Negative: flags is append-only and queryable only via JSON operators; AnnotationItemStatus.FLAGGED is the indexed signal for listings.
Negative (hindsight): Building a peer app rather than extending apps.evaluations has been worth revisiting. The crossover workflows — judge-vs-human concordance, human labels as ground truth — mean the two are far less independent than assumed. The shared Score layer (ADR-0012), dual-write (ADR-0013), and concordance view (ADR-0014) are the reconciliation surface the split deferred rather than avoided. The right call for making progress without a clear vision, but the cost has been ongoing bridging rather than one upfront design.

Alternatives considered

Extend Tag / CustomTaggedItem with a "queue": rejected — flat strings, no typed schema, no per-reviewer uniqueness, nowhere to hang review_count or an aggregate.
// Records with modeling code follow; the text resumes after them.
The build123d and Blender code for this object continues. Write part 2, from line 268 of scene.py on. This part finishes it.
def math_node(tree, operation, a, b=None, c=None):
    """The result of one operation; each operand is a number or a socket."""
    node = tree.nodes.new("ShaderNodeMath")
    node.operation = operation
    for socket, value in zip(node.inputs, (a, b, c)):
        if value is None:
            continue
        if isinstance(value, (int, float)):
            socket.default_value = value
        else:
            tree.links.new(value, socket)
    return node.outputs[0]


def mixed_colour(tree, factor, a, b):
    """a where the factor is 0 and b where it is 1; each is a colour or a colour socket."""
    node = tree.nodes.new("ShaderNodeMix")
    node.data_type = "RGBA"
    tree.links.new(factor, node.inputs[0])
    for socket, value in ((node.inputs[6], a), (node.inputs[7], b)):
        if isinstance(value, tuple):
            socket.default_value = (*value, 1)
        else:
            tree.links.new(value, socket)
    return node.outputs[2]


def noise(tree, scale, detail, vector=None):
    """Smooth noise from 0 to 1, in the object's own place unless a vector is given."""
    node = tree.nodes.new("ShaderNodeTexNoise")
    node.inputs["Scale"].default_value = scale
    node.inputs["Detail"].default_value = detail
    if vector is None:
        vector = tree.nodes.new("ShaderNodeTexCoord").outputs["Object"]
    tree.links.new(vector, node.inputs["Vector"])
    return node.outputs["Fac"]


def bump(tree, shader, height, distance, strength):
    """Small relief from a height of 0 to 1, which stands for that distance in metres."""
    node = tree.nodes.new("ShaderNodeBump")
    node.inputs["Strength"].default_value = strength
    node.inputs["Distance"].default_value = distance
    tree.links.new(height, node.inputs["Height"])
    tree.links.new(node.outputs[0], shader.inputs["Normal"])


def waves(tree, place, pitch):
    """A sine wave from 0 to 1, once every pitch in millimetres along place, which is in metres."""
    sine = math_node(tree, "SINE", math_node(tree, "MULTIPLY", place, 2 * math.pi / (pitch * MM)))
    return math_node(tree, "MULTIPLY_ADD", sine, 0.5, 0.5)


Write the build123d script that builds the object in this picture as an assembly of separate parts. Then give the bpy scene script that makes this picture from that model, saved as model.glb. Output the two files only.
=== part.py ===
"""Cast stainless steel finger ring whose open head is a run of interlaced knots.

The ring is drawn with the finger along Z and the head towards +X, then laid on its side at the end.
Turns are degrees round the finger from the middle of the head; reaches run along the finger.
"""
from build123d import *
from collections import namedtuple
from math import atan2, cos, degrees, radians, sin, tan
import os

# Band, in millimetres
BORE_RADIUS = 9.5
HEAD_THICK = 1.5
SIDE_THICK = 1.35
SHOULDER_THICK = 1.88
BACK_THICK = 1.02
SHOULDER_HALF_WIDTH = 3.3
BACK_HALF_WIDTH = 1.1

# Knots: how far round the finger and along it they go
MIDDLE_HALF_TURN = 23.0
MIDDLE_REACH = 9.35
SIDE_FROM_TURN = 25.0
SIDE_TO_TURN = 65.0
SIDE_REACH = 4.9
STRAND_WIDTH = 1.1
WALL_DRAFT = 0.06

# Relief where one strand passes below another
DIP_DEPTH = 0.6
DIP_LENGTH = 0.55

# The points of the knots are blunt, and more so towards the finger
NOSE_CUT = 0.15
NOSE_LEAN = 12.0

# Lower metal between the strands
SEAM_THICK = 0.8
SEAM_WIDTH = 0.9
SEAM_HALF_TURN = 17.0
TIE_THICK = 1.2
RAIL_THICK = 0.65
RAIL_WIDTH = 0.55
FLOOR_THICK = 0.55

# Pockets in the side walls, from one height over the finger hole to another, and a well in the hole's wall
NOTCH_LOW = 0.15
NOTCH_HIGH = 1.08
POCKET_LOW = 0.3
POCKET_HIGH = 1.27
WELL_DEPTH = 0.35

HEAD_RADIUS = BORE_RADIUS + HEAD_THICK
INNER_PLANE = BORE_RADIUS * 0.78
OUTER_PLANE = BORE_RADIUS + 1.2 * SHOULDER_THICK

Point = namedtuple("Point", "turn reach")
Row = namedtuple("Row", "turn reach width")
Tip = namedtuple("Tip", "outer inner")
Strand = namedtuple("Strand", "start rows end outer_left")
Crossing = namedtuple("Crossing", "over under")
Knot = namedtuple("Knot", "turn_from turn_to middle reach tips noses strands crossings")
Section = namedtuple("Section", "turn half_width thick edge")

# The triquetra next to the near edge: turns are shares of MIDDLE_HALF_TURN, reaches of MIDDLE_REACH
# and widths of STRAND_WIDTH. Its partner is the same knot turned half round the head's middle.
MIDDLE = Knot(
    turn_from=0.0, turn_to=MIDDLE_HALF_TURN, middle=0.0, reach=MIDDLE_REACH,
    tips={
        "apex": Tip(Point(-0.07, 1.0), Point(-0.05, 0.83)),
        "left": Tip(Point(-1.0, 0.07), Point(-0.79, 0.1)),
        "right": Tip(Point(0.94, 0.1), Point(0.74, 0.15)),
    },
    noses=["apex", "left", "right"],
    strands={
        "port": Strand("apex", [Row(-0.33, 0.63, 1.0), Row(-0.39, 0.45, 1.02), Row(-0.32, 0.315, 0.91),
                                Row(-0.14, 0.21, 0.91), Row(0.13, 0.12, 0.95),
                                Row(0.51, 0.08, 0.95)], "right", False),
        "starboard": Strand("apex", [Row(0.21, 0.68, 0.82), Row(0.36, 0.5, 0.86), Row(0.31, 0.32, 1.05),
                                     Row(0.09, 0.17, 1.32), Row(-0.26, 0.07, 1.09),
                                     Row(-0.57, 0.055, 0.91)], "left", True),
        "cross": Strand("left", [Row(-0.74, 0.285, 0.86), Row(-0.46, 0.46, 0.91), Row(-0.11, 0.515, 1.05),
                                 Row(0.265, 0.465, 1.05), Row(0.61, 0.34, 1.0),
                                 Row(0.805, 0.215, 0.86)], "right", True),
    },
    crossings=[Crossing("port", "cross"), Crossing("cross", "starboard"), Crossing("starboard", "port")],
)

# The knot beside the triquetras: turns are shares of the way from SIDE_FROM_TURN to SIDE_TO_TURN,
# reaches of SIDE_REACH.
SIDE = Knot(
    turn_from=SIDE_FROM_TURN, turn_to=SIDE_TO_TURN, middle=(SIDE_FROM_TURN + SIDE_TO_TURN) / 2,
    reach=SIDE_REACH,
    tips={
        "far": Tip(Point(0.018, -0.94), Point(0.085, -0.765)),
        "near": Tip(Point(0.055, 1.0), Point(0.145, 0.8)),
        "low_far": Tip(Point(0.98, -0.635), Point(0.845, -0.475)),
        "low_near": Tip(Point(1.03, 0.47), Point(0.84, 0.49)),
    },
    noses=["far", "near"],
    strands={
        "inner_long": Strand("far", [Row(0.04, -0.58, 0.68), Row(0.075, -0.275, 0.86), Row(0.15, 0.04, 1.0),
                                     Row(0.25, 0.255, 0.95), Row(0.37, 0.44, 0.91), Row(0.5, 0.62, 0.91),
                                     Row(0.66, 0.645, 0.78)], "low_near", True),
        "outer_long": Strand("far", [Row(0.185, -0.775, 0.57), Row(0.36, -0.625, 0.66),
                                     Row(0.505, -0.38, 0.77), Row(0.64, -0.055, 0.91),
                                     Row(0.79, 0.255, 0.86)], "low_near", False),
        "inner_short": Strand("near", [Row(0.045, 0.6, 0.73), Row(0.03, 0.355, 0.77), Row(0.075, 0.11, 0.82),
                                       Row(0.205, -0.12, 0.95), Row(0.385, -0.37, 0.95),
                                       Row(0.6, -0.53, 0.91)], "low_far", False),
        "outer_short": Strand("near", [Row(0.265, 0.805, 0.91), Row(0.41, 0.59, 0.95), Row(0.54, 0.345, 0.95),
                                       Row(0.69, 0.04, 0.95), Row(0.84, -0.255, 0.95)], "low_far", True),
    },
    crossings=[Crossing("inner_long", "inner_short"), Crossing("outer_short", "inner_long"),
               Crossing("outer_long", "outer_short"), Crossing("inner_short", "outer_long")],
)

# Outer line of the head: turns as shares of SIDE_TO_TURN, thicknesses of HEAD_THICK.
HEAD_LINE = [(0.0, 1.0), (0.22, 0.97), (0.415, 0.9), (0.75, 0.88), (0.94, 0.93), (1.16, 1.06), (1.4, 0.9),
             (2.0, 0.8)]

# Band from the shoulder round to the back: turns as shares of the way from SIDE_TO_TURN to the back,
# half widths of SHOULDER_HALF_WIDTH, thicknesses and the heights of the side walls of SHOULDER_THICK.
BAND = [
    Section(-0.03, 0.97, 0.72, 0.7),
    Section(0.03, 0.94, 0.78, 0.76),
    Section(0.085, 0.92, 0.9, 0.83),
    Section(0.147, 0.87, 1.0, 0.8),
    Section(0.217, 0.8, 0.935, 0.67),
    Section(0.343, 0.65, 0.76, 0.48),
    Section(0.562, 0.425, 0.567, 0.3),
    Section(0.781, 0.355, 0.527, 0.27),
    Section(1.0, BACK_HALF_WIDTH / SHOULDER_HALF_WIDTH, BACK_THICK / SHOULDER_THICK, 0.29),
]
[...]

Fold into apps.evaluations as a "manual evaluator": rejected — the main fork, covered in Context. Different lifecycle (worker-driven re-runs vs interactive editable reviews), poor data-model fit, and constant reviewer-vs-evaluator disambiguation in shared code.
GenericForeignKey for AnnotationItem: rejected — only two target types; dedicated FKs make the partial unique constraints and select_related("session__experiment", "message") clearer.
One global Annotation shared across both paths: rejected — automated results come from EvaluationResult.output with a worker-driven lifecycle and would force a discriminator on every column. ADR-0012 is the shared layer where the paths converge.
Free-form schema edits any time: rejected — changing "yes/no" to a 1-5 scale after submissions invalidates them with no migration path. Per-field required is the one safe mid-queue change.